*Raw data:*
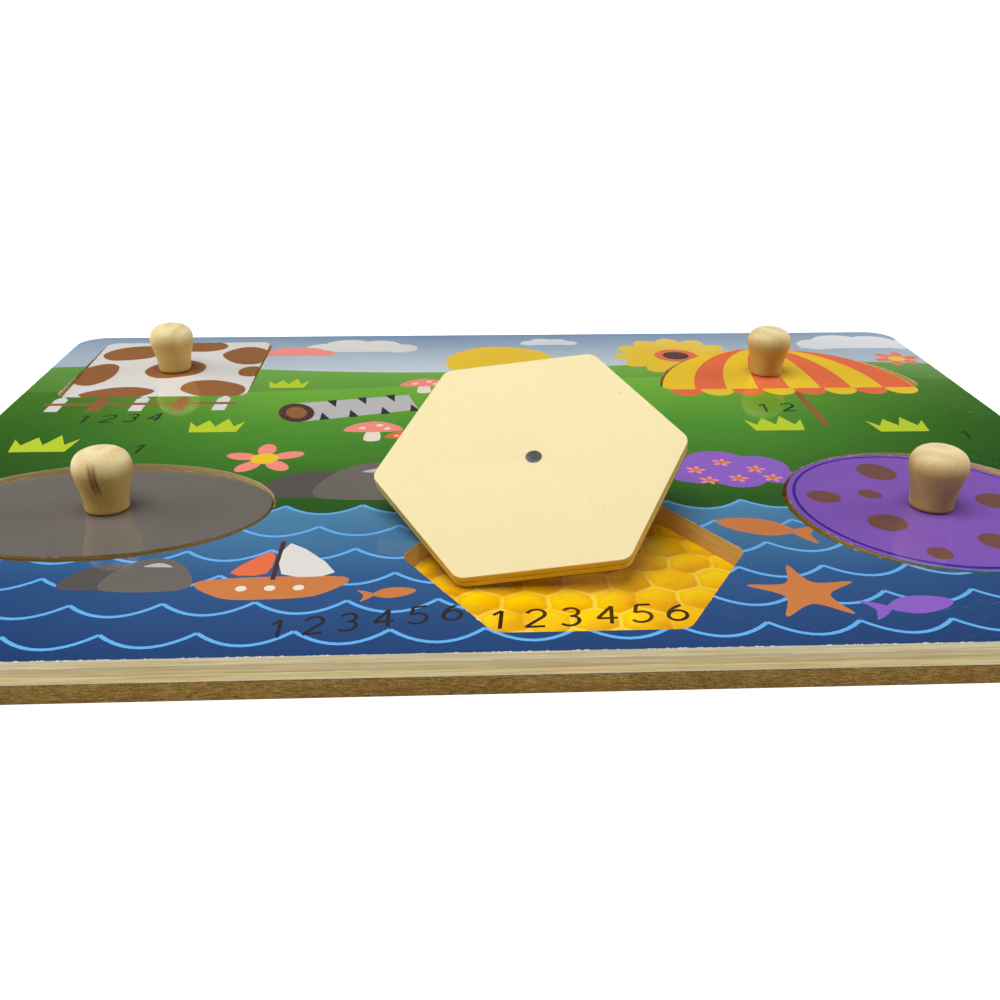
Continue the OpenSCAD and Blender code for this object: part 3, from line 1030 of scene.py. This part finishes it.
def seat_of(shape):
    """Where a piece lies: its nail's axis is Z, and the panel's plain back is at 0."""
    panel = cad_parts[shape + "_panel"].data
    nail = np.array([v.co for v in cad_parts[shape + "_nail"].data.vertices])
    knob = np.array([v.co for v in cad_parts[shape + "_knob"].data.vertices])
    towards_knob = Vector(knob.mean(0) - nail.mean(0)).normalized()
    faces = [p.normal * p.area for p in panel.polygons if p.normal.dot(towards_knob) > 0.9]
    up = sum(faces, Vector()).normalized()
    flat_ways = nail - np.outer(nail @ np.array(up), np.array(up))
    axis_point = Vector((flat_ways.max(0) + flat_ways.min(0)) / 2)
    start = Euler((pi, 0.0, 0.0)).to_matrix() if shape == "hexagon" else Matrix.Identity(3)
    turn = (start @ Vector((0, 0, 1))).rotation_difference(up).to_matrix() @ start
    back = min(v.co.dot(up) for v in panel.vertices)
    return Matrix.Translation(axis_point + up * back) @ turn.to_4x4()


def lathe(name, profile, finish, seat, steps=72):
    """A turned solid from its side view: (radius, height) in millimetres, counter-clockwise from the axis."""
    vertices, faces, rings = [], [], []
    for radius, height in profile:
        if radius < 1e-6:
            rings.append([len(vertices)])
            vertices.append((0, 0, height * MM))
        else:
            rings.append(list(range(len(vertices), len(vertices) + steps)))
            for k in range(steps):
                a = tau * k / steps
                vertices.append((radius * MM * cos(a), radius * MM * sin(a), height * MM))
    for low, high in zip(rings, rings[1:]):
        for k in range(steps):
            following = (k + 1) % steps
            if len(low) == 1:
                faces.append([low[0], high[following], high[k]])
            elif len(high) == 1:
                faces.append([low[k], low[following], high[0]])
            else:
                faces.append([low[k], low[following], high[following], high[k]])
    return shaped(name, vertices, faces, finish, seat)


def bezier(p0, p1, p2, p3, steps):
    points = []
    for i in range(1, steps + 1):
        t, s = i / steps, 1 - i / steps
        shares = (s**3, 3 * s * s * t, 3 * s * t * t, t**3)
        points.append(tuple(sum(w * p[k] for w, p in zip(shares, (p0, p1, p2, p3))) for k in range(2)))
    return points


# How straight the knob's side view leaves its foot, meets and leaves its bulb, and meets its top
FOOT_PULL, BULB_PULL, CROWN_PULL, TOP_PULL = 0.43, 0.19, 0.62, 0.74


def knob_profile(play):
    taper, dome = BULB_Z - FOOT_ROUND, KNOB_H - BULB_Z
    bore_r, bore_l = NAIL_R + NAIL_FIT, NAIL_L - PIECE_T - 2 * play + NAIL_END_GAP
    bore = [(0.0, bore_l), (bore_r, bore_l), (bore_r, 0.0)]
    foot = arc(FOOT_R - FOOT_ROUND, FOOT_ROUND, FOOT_ROUND, -90, 0, 8)
    neck, bulb = (FOOT_R, FOOT_ROUND), (BULB_R, BULB_Z)
    above_neck, below_bulb = (FOOT_R, FOOT_ROUND + FOOT_PULL * taper), (BULB_R, BULB_Z - BULB_PULL * taper)
    above_bulb, beside_top = (BULB_R, BULB_Z + CROWN_PULL * dome), (TOP_PULL * BULB_R, KNOB_H)
    side = bezier(neck, above_neck, below_bulb, bulb, 30)
    crown = bezier(bulb, above_bulb, beside_top, (0.0, KNOB_H), 24)
    return bore + foot + side + crown


def nail_profile():
    dome_r = (HEAD_R**2 + HEAD_H**2) / (2 * HEAD_H)
    sweep = degrees(asin(HEAD_R / dome_r))
    dome = arc(0.0, dome_r - HEAD_H, dome_r, -90, -90 + sweep, 12)
    return [(0.0, -HEAD_H)] + dome[1:] + [(NAIL_R, 0.0), (NAIL_R, NAIL_L - NAIL_POINT_L), (0.0, NAIL_L)]


# Each piece's picture: motifs on its sheet, from the rim


def spotted(rim):
    """Brown spots; place, half-widths and turn, the lengths as shares of the sheet's."""
    low_x, low_y, high_x, high_y = extent(rim)
    cx, cy = middle_of(rim)
    width, depth = high_x - low_x, high_y - low_y
    lumps = [(1, 0.1), (0.55, 0.85), (-0.3, 0.95), (-1, 0.3), (-0.7, -0.7), (0.25, -1), (0.85, -0.6)]
    spots = (
        (-0.3, 0.3, 0.17, 0.13, 20), (0.08, 0.42, 0.15, 0.1, 0), (0.4, 0.24, 0.12, 0.17, 10),
        (0.02, 0.0, 0.17, 0.15, 30), (-0.42, -0.08, 0.1, 0.19, -8), (-0.22, -0.4, 0.16, 0.1, 12),
        (0.3, -0.34, 0.19, 0.13, -25), (0.46, -0.05, 0.06, 0.09, 0),
    )
    for i, (u, v, a, b, turn) in enumerate(spots):
        blob = []
        for j, (p, q) in enumerate(lumps):
            blob.append((p * a * width * (1 + 0.12 * ((i + j) % 3)), q * b * depth))
        yield "brown", moved(smooth(blob), cx + u * width, cy + v * depth, turn)


def parasol(rim):
    """Four coral panels between ribs that meet at the top."""
    low_x, low, high_x, high = extent(rim)
    cx, half = middle_of(rim).x, (high_x - low_x) / 2

    def rib(share):
        angles = [radians(t) for t in range(0, 91, 5)]
        return [(cx + half * share * cos(a), low - 2 + (high - low + 2.6) * sin(a)) for a in angles]

    for i in range(4):
        outer = 1 - i * 0.5
        yield "coral", rib(outer) + rib(outer - 0.25)[::-1][1:]


def mountain(rim):
    """Slate bands, and snow on the peak."""
    _, low, _, peak = extent(rim)
    cx = middle_of(rim).x
    under = [(-60, -2), (-14, 3), (14, -1), (60, 3)]
    over = [(60, 6), (14, 2.5), (-14, 6), (-60, 2)]
    for i in range(4):
        y = low + 6 + i * 11
        yield "slate", smooth([(cx + px, y + py) for px, py in under + over])
    snow = [(-40, 30), (-22, -24), (-9, -17), (-2, -24), (6, -16), (22, -24), (40, 30)]
    yield "white", [(cx + px, peak + py) for px, py in snow]


def ringed(rim):
    """A dark ring near the rim, a sliver of blue in front, and spots: angle, share of the radius, size."""
    low_x, _, high_x, _ = extent(rim)
    cx, cy = middle_of(rim)
    r = (high_x - low_x) / 2
    yield "indigo", disc(cx, cy, r - 1.3, steps=96)
    yield "purple", disc(cx - 0.1, cy + 0.2, r - 2.3, steps=96)
    yield "shallows", arc(cx, cy, r + 1, 228, 300, 20) + arc(cx - 0.6, cy + 1.6, r + 0.6, 300, 228, 20)
    spots = (
        (12, 0.55, 5.2), (62, 0.5, 3.3), (104, 0.66, 5.6), (150, 0.42, 3.0), (168, 0.74, 4.2),
        (214, 0.5, 5.0), (252, 0.78, 3.2), (292, 0.6, 4.4), (338, 0.8, 3.4),
    )
    for a, share, size in spots:
        x = cx + r * share * cos(radians(a))
        y = cy + r * share * sin(radians(a))
        yield "spot", disc(x, y, size, size * 0.9, a)


def plain(rim):
    return ()


PIECE_PRINTS = {
    "square": ("white", spotted),
    "semicircle": ("yellow", parasol),
    "triangle": ("ash", mountain),
    "oval": ("stone", plain),
    "circle": ("purple", ringed),
    "hexagon": ("honeycomb", plain),
}
# The pieces whose ply edge is painted darker, as shade
SHADED_RIM_PIECES = ("oval", "circle")
# How far each knob is turned from the one before, so that their grain differs, in radians
KNOB_TURN = 1.1


def piece_print(shape, seat):
    """The sheet on a piece, in its pocket's own colours."""
    rim, *nail_holes = outlines_of(shape + "_sheet", seat)
    ground, picture = PIECE_PRINTS[shape]
    sheet = Print(ground, rim, nail_holes)
    sheet.lay(picture(rim), chips(rim, 14, PIECE_CHIP, 3))
    return sheet.build(shape + "_print", seat, PANEL_T, PIECE_T, SHADED_PAPER)


def upright(face):
    """1 for a panel's edge, 0 for its face and back."""
    return 0 if abs(face.normal.z) > 0.7 else 1


for index, shape in enumerate(PIECES):
    seat = seat_of(shape)
    body = shape + "_piece"
    flat_body, grip_body = ("circle_disc", "circle_grip") if shape == "circle" else (body, body)
    play = TURN_PLAY if shape == "circle" else 0.0
    ply = [BACK, SHADED_PIECE_EDGE if shape in SHADED_RIM_PIECES else PIECE_EDGE]
    softened(shape + "_board", shape + "_panel", seat, flat_body, ply, upright, PANEL_EASE)
    dress(piece_print(shape, seat), shape + "_sheet", flat_body)
    grain = Matrix.Rotation((index - 3) * KNOB_TURN, 4, "Z")
    knob_seat = seat @ Matrix.Translation((0, 0, (PIECE_T + play) * MM)) @ grain
    knob = lathe(shape + "_turned_knob", knob_profile(play), KNOB_WOOD.get(shape, KNOB), knob_seat)
    dress(knob, shape + "_knob", grip_body)
    nail_seat = seat @ Matrix.Translation((0, 0, -play * MM))
    nail = lathe(shape + "_nail_head", nail_profile(), STEEL, nail_seat, 48)
    dress(nail, shape + "_nail", grip_body)


# Floor, backdrop, light and camera

# In metres: the floor, the round wall, and where its white fades into the dim room
FLOOR_HALF, FLOOR_DROP, WALL_R, WALL_H, WALL_STEPS = 12.5, 0.00005, 12.0, 4.0, 96
WALL_WHITE_TO, WALL_DIM_FROM = 2.9, 3.5
# The floor's shadow shows up to one distance from the object, and is gone at the other
SHADOW_TO, SHADOW_GONE_FROM = 0.4, 1.0
ROOM_LEVEL, FLOOR_GLOW = 0.07, 0.82
WHITE = (1.0, 1.0, 1.0, 1.0)
MATT_WHITE = (0.8, 0.8, 0.8, 1.0)


def seen_share(shader):
    """1 for the rays that show the background: straight from the camera, mirrored or through glass."""
    ways = shader.node("LightPath").socket.node.outputs
    camera_ray, glossy_ray, glass_ray = (
        Wire(shader.tree, ways[kind]) for kind in ("Is Camera Ray", "Is Glossy Ray", "Is Transmission Ray")
    )
    return shader.maths("MINIMUM", camera_ray + glossy_ray + glass_ray, 1.0)


def floor_white(shader):
    """Matt white with a glow for the background's rays: it keeps the shadow, and is plain white far off."""
    x, y, _ = shader.place()
    lit = shader.node("BsdfDiffuse", inputs={"Color": MATT_WHITE})
    glow = shader.node("Emission", inputs={"Color": WHITE, "Strength": FLOOR_GLOW})
    near = shader.node("AddShader", inputs={0: lit, 1: glow})
    plain_white = shader.node("Emission", inputs={"Color": WHITE, "Strength": 1.0})
    far_share = shader.maths("SQRT", x * x + y * y).step(SHADOW_TO, SHADOW_GONE_FROM)
    seen = shader.node("MixShader", inputs={0: far_share, 1: near, 2: plain_white})
    return shader.node("MixShader", inputs={0: seen_share(shader), 1: lit, 2: seen})


def wall_white(shader):
    """A low round backdrop, white for the background's rays, that fades into the dim room above it."""
    z = shader.place()[2]
    lit = shader.node("BsdfDiffuse", inputs={"Color": MATT_WHITE})
    plain_white = shader.node("Emission", inputs={"Color": WHITE, "Strength": 1.0})
    clear = shader.node("BsdfTransparent")
    low = shader.node("MixShader", inputs={0: seen_share(shader), 1: lit, 2: plain_white})
    return shader.node("MixShader", inputs={0: z.step(WALL_DIM_FROM, WALL_WHITE_TO), 1: clear, 2: low})


def staged(name, vertices, faces, build):
    white = material_named(name + "_white", build)
    shaped(name, vertices, faces, white, Matrix.Translation((0, 0, -FLOOR_DROP)))


corners = [(x, y, 0.0) for x, y in slab(-FLOOR_HALF, -FLOOR_HALF, FLOOR_HALF, FLOOR_HALF)]
staged("floor", corners, [(0, 1, 2, 3)], floor_white)
round_wall = [(x, y, z) for z in (0.0, WALL_H) for x, y in disc(0.0, 0.0, WALL_R, steps=WALL_STEPS)]
ways = [(k, (k + 1) % WALL_STEPS) for k in range(WALL_STEPS)]
panes = [(a, b, b + WALL_STEPS, a + WALL_STEPS) for a, b in ways]
staged("backdrop", round_wall, panes, wall_white)

world = bpy.data.worlds.new("room")
bpy.context.scene.world = world
world.use_nodes = True
world.node_tree.nodes.clear()
room = Wire(world.node_tree)
dim = room.node("Background", inputs={"Color": WHITE, "Strength": ROOM_LEVEL})
room.node("OutputWorld", inputs={"Surface": dim})


def lamp(name, place, size, power):
    """A soft round lamp, in metres and watts, aimed at the board. The prints' film doesn't mirror it, so
    that no glare hides them in any view."""
    data = bpy.data.lights.new(name, "AREA")
    data.shape = "DISK"
    data.size = size
    data.energy = power
    light = bpy.data.objects.new(name, data)
    bpy.context.scene.collection.objects.link(light)
    light.location = place
    light.rotation_euler = (-Vector(place)).to_track_quat("-Z", "Y").to_euler()
    light.visible_glossy = False


lamp("overhead", (-0.19, -0.25, 1.18), 1.05, 14.5)
lamp("left_side", (-0.75, 0.1, 0.3), 0.5, 2.8)
lamp("right_side", (0.75, 0.1, 0.3), 0.5, 2.4)

# The camera, fitted to the board's edges, the pockets' rims and the leaning piece
CAMERA_PLACE = (-15.53, -287.97, 120.18)
PITCH_DOWN, YAW, ROLL = 24.066, 2.743, -0.291
FOCAL_PIXELS, IMAGE_PIXELS, SENSOR = 1093.85, 1000, 36.0

camera_data = bpy.data.cameras.new("camera")
camera_data.sensor_width = SENSOR
camera_data.lens = FOCAL_PIXELS / IMAGE_PIXELS * SENSOR
camera_data.clip_start, camera_data.clip_end = 0.01, 20.0
camera = bpy.data.objects.new("camera", camera_data)
bpy.context.scene.collection.objects.link(camera)
camera.location = [c * MM for c in CAMERA_PLACE]
pitch, yaw, roll = (radians(a) for a in (PITCH_DOWN, YAW, ROLL))
forward = Vector((sin(yaw) * cos(pitch), cos(yaw) * cos(pitch), -sin(pitch)))
level_right = Vector((cos(yaw), -sin(yaw), 0))
level_down = forward.cross(level_right)
right = level_right * cos(roll) + level_down * sin(roll)
down = level_down * cos(roll) - level_right * sin(roll)
camera.rotation_euler = Matrix((right, -down, -forward)).transposed().to_euler()
bpy.context.scene.camera = camera
bpy.context.scene.view_settings.view_transform = "Standard"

*What you have to do:*
Beginning at the top of the data, please return every line until and including the line containing "piece lies: its", copied exactly, and nothing past it.

*Complete output:*
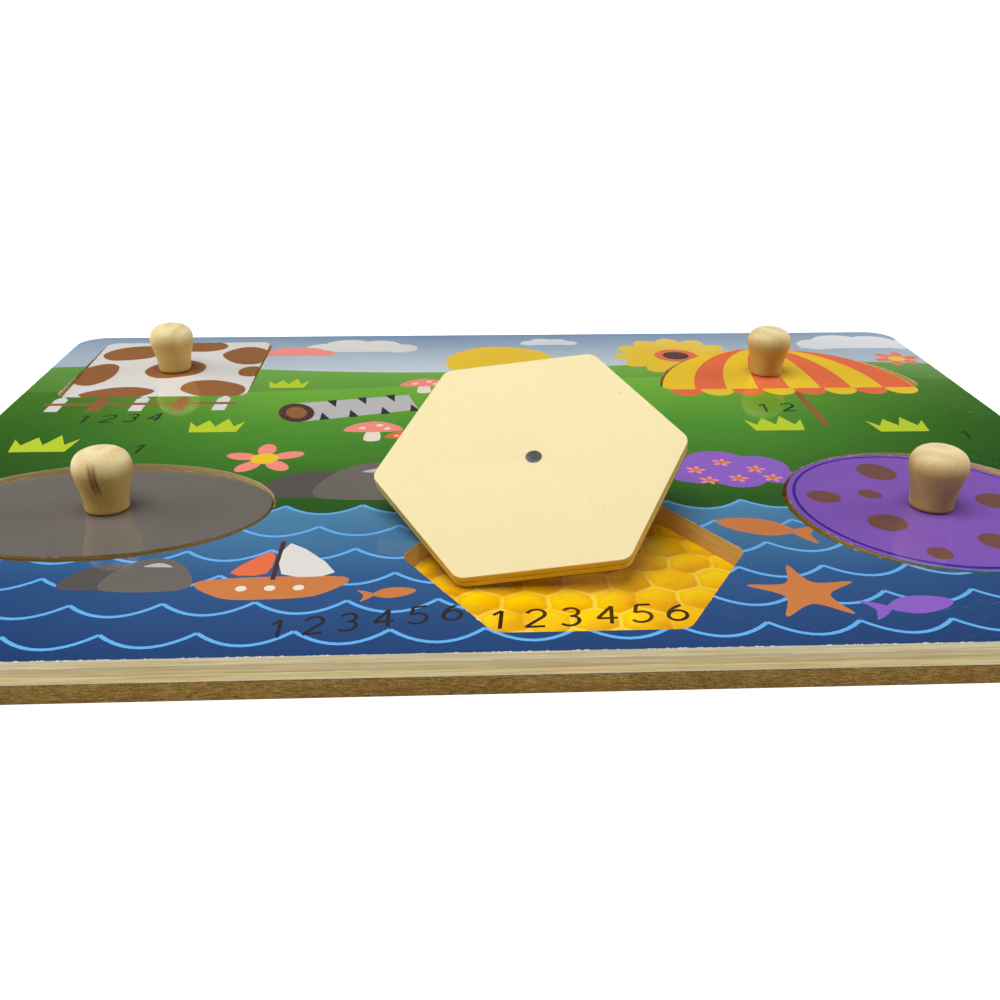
Continue the OpenSCAD and Blender code for this object: part 3, from line 1030 of scene.py. This part finishes it.
def seat_of(shape):
    """Where a piece lies: its nail's axis is Z, and the panel's plain back is at 0."""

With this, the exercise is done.